Written problem :: State the number of lines below in which the word "bending" appears. Nothing else belongs in the answer.

Dataset content ::
________________________________________

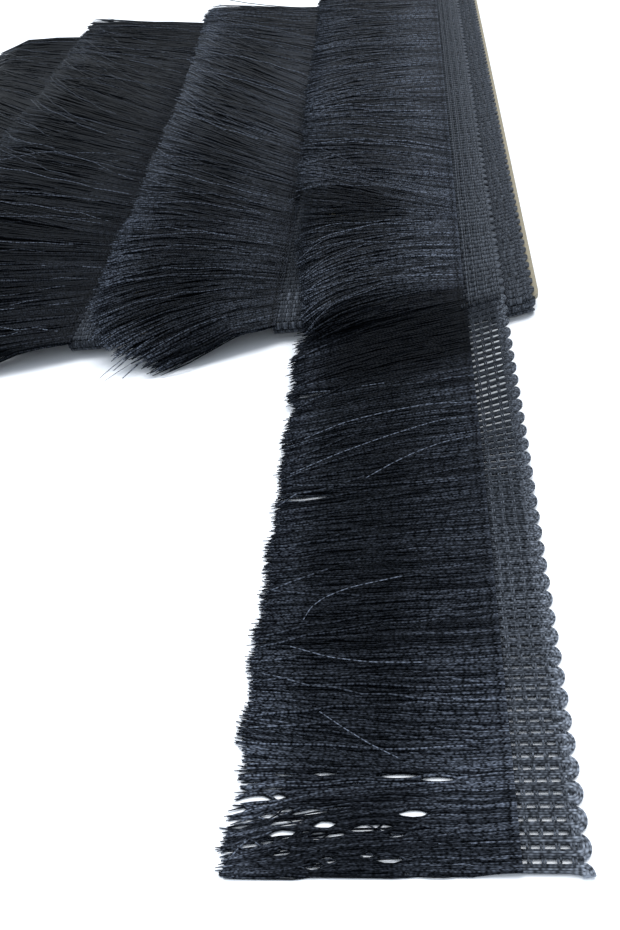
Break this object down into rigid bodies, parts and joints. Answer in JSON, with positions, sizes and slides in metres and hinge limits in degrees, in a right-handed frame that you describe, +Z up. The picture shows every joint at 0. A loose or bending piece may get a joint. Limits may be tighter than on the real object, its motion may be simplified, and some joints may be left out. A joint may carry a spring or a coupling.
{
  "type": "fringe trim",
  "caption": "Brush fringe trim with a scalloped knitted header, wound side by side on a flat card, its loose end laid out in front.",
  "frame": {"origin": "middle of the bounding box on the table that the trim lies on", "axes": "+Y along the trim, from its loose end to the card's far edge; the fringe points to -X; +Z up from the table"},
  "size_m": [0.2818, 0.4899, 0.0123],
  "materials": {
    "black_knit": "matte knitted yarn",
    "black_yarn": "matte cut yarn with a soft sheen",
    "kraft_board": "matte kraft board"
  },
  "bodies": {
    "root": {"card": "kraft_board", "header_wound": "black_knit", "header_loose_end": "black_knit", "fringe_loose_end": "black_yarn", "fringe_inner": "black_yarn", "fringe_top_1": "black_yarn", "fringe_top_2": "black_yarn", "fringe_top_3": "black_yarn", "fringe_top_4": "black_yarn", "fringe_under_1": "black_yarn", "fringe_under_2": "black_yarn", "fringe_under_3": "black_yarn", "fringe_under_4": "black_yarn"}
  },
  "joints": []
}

________________________________________

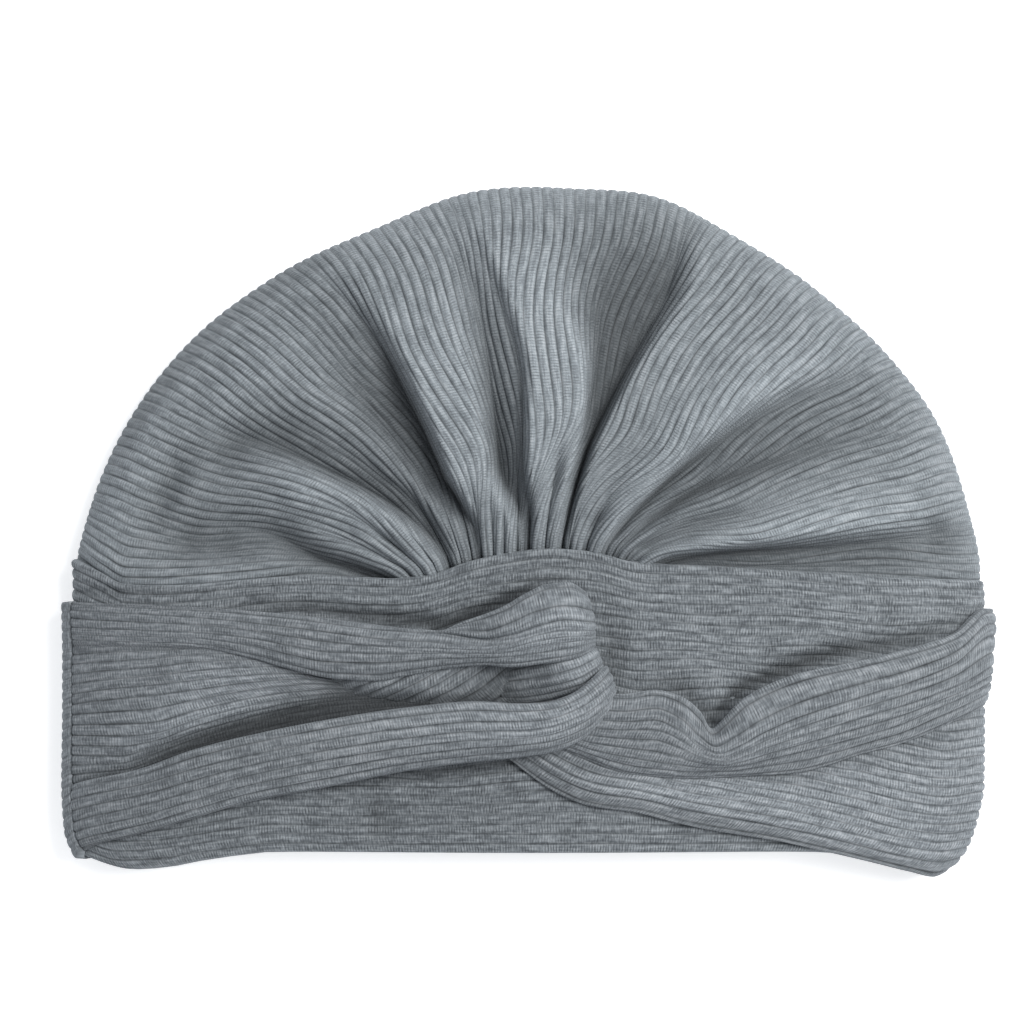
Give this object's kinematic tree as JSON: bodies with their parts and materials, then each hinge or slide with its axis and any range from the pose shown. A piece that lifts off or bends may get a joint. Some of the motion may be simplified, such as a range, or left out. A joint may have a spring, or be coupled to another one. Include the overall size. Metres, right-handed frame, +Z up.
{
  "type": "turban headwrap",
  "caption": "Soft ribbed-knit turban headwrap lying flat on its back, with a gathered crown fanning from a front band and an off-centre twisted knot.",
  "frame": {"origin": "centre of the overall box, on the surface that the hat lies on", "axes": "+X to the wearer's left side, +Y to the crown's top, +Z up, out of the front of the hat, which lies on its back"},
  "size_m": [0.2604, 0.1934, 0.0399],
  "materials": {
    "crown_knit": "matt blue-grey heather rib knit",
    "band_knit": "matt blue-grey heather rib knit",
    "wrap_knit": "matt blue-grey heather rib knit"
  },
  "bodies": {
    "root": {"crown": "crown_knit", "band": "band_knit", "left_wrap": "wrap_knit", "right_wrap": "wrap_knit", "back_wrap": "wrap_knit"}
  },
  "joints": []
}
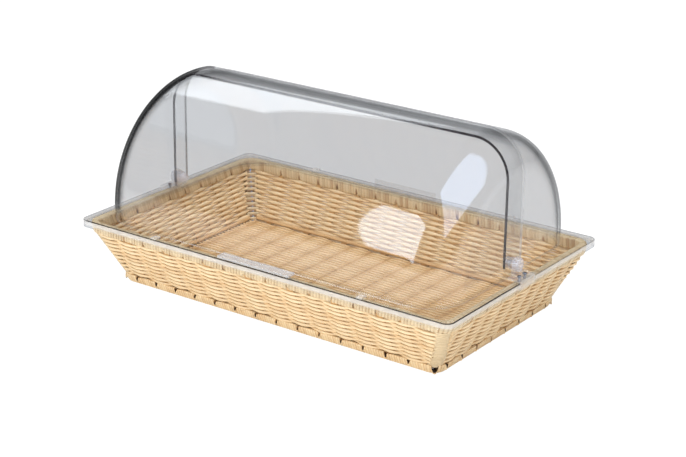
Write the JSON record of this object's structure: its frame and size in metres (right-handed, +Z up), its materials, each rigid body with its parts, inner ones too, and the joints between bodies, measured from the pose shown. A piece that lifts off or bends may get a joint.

________________________________________

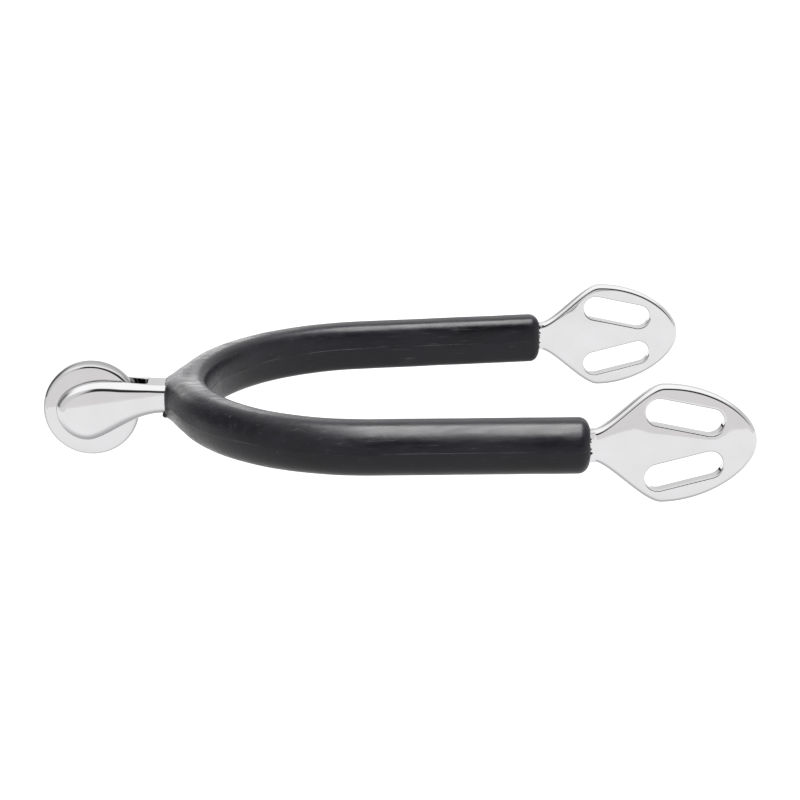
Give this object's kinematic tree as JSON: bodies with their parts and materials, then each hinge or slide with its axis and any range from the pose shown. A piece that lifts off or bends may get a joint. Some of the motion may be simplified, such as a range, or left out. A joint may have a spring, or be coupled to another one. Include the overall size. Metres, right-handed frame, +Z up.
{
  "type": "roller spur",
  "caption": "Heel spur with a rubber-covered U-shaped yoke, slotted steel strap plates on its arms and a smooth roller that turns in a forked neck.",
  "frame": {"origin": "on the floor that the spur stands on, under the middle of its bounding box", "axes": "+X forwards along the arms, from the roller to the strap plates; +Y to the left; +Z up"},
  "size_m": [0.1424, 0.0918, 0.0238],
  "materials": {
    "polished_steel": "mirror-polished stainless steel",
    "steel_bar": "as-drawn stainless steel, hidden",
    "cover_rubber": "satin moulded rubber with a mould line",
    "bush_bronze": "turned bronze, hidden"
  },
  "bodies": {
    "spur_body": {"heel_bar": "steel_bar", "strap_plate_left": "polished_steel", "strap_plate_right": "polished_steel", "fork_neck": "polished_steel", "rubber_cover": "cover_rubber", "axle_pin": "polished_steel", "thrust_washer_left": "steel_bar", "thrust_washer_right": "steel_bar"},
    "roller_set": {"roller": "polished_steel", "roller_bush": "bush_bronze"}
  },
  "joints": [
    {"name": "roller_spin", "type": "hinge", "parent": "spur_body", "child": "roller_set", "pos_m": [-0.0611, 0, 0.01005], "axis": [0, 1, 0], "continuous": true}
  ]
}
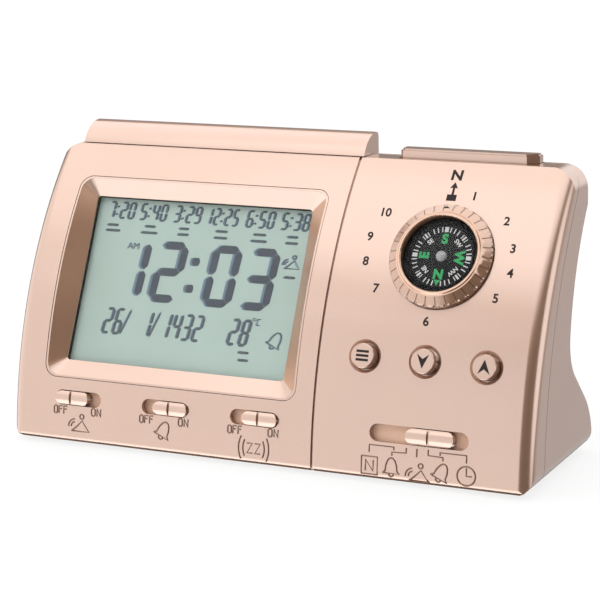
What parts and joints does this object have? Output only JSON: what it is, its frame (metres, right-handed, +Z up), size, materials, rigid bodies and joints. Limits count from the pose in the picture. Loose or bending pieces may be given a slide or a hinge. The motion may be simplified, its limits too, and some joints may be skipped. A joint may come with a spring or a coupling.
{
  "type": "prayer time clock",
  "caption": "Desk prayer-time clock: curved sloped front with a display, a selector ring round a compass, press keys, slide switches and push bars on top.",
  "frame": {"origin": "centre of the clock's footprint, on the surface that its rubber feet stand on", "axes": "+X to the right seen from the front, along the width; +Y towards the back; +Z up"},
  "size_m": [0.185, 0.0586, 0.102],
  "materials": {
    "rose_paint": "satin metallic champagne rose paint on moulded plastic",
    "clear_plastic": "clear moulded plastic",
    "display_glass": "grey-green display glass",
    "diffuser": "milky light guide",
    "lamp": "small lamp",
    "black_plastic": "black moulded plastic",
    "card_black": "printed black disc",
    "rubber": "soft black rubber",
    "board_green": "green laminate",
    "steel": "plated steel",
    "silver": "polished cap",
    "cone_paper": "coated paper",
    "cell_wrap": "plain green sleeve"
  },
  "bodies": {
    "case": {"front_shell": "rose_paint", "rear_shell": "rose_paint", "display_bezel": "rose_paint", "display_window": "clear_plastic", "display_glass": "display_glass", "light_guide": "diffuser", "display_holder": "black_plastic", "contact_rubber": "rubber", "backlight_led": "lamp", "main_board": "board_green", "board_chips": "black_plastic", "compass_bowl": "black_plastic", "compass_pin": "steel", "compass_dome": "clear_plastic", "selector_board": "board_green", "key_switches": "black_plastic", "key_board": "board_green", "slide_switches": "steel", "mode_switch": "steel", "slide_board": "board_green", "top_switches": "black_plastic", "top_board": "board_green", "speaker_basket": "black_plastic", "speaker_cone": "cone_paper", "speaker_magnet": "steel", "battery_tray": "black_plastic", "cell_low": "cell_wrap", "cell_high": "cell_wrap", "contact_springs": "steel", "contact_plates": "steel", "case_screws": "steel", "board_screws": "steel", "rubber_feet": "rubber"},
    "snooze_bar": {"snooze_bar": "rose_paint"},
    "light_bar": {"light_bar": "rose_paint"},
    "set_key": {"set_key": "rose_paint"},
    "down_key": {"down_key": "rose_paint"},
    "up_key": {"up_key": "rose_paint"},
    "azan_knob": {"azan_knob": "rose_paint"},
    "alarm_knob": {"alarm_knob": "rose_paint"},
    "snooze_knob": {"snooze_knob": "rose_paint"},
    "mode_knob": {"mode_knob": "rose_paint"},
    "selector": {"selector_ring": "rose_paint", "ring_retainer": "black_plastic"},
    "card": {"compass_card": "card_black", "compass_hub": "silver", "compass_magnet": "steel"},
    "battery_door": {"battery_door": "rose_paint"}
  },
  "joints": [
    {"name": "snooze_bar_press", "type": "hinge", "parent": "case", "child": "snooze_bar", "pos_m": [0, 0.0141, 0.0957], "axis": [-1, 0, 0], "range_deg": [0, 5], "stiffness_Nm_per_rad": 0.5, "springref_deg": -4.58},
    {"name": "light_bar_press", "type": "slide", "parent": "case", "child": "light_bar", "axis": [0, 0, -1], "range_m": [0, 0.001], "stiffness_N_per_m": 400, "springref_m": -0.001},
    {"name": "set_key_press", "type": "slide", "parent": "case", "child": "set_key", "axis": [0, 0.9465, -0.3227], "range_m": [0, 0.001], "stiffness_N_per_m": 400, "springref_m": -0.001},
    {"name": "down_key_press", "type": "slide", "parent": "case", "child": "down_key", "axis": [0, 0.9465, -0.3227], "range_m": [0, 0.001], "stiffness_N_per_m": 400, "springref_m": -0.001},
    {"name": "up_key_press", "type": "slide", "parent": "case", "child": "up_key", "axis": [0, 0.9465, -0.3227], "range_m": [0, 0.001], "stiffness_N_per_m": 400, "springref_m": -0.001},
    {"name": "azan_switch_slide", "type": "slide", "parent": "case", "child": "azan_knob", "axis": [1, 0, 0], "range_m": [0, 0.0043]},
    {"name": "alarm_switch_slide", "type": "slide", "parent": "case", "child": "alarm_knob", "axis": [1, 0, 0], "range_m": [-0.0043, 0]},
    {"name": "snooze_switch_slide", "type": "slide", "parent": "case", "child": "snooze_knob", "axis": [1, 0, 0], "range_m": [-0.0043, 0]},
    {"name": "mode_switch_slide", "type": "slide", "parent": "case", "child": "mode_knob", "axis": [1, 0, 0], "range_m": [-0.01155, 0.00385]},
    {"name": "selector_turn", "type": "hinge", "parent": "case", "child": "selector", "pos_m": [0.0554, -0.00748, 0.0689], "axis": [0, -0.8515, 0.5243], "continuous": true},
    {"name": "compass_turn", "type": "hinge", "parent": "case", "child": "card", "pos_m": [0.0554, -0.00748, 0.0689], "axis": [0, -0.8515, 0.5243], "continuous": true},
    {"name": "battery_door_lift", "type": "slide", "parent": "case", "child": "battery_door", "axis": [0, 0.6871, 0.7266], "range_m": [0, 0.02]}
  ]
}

________________________________________

Final result :: 2